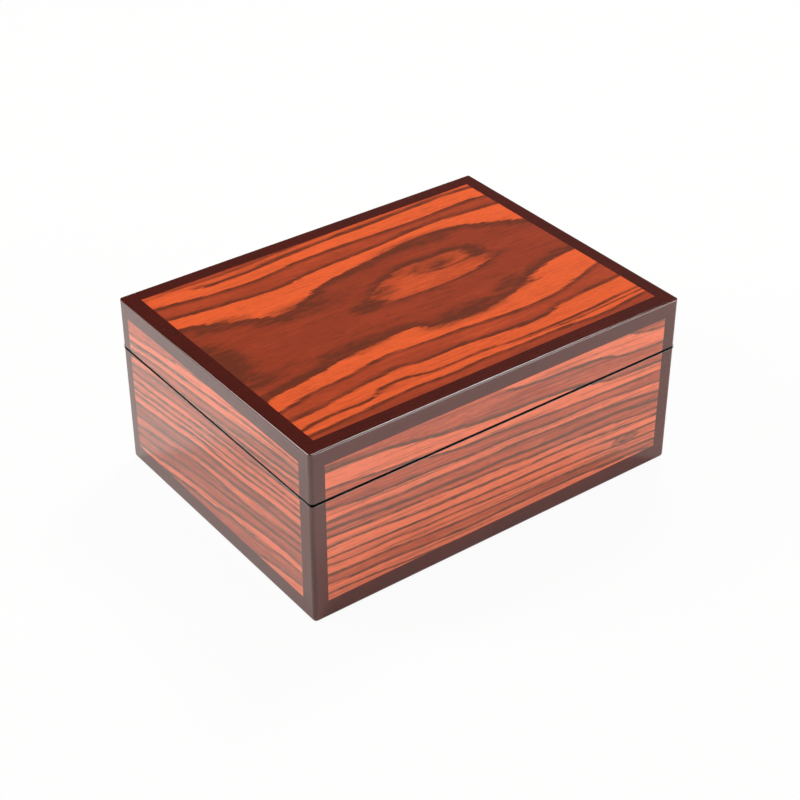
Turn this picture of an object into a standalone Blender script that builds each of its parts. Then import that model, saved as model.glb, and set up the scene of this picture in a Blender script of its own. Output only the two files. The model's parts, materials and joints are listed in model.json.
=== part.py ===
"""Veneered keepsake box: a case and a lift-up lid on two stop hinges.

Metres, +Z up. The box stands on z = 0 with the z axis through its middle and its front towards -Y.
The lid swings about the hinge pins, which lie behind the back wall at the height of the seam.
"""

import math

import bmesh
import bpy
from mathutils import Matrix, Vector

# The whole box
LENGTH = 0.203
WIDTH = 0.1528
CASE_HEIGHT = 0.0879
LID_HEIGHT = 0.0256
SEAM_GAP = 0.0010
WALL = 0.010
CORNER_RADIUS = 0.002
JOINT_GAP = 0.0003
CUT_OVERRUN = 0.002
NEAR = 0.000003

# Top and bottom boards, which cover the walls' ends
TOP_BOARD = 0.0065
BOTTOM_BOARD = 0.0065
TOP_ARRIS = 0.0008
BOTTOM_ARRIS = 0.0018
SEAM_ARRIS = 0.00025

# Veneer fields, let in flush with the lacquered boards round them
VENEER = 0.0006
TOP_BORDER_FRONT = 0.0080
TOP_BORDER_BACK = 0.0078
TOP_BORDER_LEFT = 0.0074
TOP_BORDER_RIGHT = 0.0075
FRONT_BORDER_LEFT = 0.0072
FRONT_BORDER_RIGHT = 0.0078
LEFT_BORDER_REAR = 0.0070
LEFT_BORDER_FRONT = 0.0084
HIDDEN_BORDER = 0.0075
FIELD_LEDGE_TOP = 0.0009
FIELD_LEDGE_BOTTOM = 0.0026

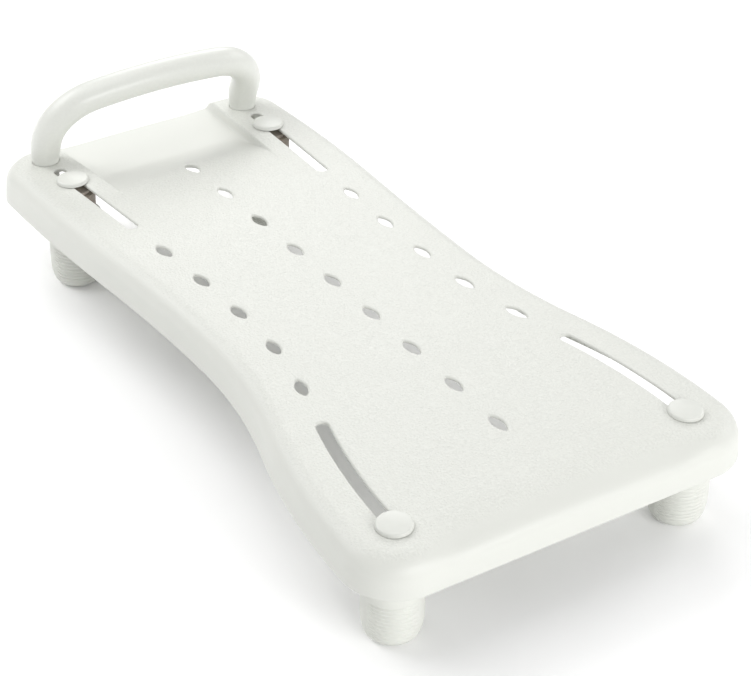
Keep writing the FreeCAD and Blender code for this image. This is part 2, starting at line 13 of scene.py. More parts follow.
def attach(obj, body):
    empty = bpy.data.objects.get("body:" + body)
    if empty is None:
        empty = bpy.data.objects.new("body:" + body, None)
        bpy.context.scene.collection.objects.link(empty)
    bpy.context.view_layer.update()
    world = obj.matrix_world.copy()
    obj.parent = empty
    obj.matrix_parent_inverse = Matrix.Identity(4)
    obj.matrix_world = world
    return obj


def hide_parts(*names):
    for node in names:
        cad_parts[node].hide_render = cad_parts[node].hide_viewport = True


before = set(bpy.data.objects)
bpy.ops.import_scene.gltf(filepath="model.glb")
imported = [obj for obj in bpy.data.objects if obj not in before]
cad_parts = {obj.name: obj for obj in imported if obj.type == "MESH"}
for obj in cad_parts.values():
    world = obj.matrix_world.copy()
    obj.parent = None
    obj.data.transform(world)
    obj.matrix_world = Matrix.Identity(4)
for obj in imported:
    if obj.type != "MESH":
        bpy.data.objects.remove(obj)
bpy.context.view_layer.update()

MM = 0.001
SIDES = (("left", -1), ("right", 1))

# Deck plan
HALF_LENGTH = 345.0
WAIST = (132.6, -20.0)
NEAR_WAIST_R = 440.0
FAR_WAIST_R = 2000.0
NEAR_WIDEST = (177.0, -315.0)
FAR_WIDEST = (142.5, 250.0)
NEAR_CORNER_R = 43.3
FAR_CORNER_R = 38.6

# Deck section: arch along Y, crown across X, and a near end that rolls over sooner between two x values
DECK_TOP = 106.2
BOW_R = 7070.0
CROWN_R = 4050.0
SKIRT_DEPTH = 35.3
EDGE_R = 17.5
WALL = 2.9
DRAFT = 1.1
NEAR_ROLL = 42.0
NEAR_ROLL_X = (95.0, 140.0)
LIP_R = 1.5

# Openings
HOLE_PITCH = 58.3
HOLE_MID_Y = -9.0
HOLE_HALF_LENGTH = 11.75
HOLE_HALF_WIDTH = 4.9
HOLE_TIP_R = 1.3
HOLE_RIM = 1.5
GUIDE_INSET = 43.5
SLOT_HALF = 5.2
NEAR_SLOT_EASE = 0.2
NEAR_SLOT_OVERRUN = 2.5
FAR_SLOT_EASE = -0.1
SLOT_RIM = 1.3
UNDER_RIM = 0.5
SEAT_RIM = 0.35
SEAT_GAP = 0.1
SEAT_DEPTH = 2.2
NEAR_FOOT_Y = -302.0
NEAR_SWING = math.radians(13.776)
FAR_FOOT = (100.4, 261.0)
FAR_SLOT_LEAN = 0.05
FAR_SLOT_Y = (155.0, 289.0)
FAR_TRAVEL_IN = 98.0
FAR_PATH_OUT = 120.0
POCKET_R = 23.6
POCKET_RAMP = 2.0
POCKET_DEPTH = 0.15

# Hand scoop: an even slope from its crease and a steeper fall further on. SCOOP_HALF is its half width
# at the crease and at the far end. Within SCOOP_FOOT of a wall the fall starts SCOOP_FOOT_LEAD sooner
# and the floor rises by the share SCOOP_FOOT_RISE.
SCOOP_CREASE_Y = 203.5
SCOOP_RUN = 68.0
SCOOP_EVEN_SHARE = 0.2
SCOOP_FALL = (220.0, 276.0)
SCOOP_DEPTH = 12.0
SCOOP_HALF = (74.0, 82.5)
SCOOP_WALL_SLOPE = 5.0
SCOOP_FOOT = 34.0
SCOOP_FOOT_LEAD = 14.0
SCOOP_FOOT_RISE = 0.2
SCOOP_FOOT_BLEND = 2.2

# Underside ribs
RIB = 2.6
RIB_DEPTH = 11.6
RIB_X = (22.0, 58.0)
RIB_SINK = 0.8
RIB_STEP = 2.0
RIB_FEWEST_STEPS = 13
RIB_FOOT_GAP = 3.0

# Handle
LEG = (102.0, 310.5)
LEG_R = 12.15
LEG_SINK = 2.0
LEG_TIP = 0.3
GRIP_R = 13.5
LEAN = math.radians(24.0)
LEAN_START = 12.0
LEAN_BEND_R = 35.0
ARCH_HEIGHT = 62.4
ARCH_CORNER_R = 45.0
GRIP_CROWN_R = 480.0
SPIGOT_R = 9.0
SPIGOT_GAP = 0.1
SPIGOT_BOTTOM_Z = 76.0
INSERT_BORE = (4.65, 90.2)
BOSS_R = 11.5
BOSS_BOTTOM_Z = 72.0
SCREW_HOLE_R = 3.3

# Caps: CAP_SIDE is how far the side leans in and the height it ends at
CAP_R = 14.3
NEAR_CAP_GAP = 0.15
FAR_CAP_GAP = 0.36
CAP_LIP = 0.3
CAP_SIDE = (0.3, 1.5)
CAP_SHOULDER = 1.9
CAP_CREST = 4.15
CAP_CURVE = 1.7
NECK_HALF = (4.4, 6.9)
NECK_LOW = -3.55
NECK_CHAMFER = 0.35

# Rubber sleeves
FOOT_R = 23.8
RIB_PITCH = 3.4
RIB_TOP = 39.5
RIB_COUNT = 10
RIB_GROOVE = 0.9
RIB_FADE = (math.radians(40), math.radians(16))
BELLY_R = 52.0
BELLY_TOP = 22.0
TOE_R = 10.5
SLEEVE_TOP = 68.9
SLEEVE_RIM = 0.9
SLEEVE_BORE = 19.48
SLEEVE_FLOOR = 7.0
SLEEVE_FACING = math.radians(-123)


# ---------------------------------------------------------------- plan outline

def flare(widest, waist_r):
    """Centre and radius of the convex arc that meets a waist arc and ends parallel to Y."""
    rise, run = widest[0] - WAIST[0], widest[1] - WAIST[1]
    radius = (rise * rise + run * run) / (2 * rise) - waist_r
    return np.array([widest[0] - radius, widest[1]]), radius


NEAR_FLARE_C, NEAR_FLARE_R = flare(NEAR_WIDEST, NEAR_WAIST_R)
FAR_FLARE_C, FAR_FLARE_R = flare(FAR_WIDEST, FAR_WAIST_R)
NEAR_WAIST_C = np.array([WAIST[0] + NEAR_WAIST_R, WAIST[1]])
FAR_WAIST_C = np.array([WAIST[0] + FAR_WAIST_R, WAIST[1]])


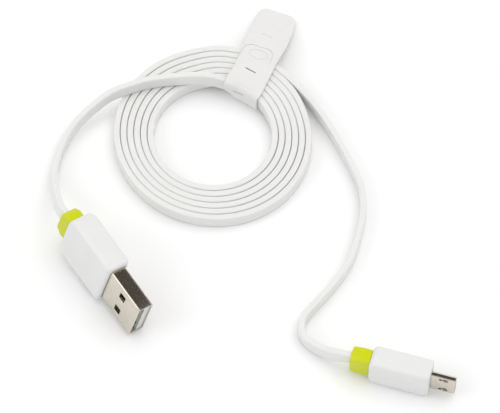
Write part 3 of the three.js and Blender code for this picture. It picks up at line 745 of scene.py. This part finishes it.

• [Direction]: Reproduce word for word the material above, beginning with the line that contains "Keep writing the" and ending with the line that contains "if empty is".

• [Solution below]:
Keep writing the FreeCAD and Blender code for this image. This is part 2, starting at line 13 of scene.py. More parts follow.
def attach(obj, body):
    empty = bpy.data.objects.get("body:" + body)
    if empty is None:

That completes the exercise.